§ DIRECTION
Look through the records that follow. Copy every line containing the word "Blender".

§ RECORDS PROVIDED
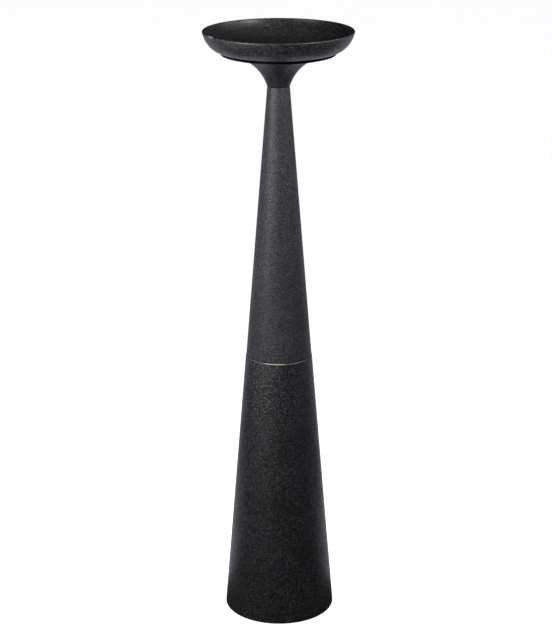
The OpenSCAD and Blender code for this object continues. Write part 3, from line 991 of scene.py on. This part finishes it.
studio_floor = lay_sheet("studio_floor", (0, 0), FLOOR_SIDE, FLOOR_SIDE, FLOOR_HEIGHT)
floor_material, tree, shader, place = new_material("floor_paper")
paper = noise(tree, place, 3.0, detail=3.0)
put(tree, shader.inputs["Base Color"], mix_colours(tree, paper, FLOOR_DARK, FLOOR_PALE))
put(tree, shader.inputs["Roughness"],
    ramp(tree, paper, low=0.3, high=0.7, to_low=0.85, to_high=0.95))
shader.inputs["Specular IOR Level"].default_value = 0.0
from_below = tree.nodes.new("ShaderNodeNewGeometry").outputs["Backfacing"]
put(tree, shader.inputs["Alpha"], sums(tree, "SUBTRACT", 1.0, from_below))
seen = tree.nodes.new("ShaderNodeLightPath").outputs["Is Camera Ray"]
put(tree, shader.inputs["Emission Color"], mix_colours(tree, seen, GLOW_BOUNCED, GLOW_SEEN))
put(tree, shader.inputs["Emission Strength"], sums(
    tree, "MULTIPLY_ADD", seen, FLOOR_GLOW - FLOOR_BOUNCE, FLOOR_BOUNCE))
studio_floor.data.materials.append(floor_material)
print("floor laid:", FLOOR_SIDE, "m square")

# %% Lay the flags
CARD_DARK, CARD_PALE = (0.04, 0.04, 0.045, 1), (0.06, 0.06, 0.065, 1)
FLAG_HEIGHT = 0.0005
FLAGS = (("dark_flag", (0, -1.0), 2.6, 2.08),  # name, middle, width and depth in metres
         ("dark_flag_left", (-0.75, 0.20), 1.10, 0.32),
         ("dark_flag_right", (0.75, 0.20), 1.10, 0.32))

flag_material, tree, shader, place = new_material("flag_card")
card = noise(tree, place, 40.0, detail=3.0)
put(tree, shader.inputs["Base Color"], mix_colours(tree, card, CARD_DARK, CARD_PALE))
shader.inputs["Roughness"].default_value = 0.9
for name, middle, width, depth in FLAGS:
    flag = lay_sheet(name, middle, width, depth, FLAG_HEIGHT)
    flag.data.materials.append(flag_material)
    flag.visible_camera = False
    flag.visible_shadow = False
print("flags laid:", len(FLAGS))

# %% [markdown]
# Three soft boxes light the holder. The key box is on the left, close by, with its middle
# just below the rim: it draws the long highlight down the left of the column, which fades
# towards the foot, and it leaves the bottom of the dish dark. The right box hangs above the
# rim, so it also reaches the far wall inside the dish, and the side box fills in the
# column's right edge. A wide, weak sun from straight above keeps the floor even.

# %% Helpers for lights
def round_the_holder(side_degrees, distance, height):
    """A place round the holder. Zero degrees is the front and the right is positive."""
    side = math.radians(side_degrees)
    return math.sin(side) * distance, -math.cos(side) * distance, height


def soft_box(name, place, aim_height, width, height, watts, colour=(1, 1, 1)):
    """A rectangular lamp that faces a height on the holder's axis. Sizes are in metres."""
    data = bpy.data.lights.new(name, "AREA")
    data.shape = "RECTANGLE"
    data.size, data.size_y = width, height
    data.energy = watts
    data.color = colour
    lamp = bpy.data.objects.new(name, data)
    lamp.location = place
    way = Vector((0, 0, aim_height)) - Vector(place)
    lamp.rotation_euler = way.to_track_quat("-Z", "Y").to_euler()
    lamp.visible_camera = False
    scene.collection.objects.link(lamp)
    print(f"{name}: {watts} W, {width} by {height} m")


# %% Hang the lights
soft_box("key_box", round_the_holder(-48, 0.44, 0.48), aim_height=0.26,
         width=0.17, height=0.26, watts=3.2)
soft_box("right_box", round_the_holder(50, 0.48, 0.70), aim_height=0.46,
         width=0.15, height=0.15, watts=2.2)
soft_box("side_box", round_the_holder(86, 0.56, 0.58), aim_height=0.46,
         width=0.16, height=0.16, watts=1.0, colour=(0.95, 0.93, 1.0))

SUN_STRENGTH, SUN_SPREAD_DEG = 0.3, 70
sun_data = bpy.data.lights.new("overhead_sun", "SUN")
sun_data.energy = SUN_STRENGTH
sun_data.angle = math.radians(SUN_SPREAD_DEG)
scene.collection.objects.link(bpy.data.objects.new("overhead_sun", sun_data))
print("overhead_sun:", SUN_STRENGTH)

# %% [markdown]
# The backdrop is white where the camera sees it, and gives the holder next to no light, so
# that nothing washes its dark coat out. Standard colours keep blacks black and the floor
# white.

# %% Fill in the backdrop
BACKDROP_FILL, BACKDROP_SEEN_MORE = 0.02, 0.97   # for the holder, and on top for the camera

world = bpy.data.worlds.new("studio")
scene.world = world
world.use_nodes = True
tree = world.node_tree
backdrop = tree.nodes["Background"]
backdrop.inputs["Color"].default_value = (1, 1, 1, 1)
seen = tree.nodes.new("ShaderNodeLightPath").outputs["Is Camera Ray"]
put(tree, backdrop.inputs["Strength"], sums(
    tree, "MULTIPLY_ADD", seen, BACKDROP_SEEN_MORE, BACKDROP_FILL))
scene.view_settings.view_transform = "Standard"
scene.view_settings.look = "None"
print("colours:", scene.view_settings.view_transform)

--

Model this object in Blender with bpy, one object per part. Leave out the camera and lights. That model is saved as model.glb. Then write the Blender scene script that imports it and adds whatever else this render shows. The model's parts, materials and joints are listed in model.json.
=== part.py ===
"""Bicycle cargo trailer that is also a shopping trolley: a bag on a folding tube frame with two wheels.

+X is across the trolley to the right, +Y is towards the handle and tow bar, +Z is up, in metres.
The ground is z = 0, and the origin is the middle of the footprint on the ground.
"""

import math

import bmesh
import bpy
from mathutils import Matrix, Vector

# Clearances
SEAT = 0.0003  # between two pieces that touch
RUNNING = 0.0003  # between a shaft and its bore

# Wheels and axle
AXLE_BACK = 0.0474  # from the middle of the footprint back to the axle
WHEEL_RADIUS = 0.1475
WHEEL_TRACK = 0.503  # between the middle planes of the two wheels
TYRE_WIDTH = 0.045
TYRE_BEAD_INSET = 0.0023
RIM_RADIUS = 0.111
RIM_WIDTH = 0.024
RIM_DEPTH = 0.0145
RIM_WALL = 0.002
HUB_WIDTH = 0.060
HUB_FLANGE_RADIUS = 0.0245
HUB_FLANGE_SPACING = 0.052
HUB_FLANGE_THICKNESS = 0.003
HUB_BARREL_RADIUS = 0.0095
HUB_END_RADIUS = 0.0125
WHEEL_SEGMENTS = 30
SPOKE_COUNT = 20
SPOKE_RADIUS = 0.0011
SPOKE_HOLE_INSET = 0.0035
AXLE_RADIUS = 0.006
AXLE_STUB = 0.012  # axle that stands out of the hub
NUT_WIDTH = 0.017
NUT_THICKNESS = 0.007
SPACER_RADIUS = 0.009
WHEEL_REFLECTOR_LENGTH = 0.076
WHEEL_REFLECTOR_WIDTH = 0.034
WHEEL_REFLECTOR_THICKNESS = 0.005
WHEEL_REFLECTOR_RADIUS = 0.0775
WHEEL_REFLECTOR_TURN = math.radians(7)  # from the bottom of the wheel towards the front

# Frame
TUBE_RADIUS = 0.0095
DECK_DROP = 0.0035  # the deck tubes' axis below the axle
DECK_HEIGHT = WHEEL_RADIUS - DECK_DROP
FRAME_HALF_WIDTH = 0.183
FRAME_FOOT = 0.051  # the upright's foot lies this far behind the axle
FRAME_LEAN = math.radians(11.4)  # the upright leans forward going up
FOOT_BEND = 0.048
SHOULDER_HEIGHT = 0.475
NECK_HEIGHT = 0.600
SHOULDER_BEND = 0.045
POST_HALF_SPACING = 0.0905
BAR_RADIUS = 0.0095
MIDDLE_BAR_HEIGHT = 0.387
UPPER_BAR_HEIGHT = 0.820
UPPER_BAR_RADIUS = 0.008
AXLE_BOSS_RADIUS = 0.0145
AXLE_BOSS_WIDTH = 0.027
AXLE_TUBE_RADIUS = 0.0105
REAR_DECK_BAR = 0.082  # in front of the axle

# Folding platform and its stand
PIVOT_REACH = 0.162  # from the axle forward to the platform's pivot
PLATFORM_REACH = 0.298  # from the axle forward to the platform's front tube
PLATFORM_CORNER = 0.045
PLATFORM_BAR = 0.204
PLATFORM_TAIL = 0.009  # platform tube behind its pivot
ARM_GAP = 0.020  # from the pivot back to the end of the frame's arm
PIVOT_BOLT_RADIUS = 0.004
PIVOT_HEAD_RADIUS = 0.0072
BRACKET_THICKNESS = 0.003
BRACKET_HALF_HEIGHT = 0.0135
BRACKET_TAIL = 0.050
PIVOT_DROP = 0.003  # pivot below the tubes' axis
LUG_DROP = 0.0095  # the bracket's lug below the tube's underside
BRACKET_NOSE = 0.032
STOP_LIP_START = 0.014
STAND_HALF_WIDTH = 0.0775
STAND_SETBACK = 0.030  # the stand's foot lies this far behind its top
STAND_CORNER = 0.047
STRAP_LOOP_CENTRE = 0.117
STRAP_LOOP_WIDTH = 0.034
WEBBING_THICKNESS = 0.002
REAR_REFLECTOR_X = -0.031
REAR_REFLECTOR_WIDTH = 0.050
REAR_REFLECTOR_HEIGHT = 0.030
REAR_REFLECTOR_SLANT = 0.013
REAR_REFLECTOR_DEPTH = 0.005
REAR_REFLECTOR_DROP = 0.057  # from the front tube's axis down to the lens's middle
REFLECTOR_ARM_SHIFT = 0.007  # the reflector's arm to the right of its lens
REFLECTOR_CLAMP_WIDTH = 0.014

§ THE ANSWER
The OpenSCAD and Blender code for this object continues. Write part 3, from line 991 of scene.py on. This part finishes it.
Model this object in Blender with bpy, one object per part. Leave out the camera and lights. That model is saved as model.glb. Then write the Blender scene script that imports it and adds whatever else this render shows. The model's parts, materials and joints are listed in model.json.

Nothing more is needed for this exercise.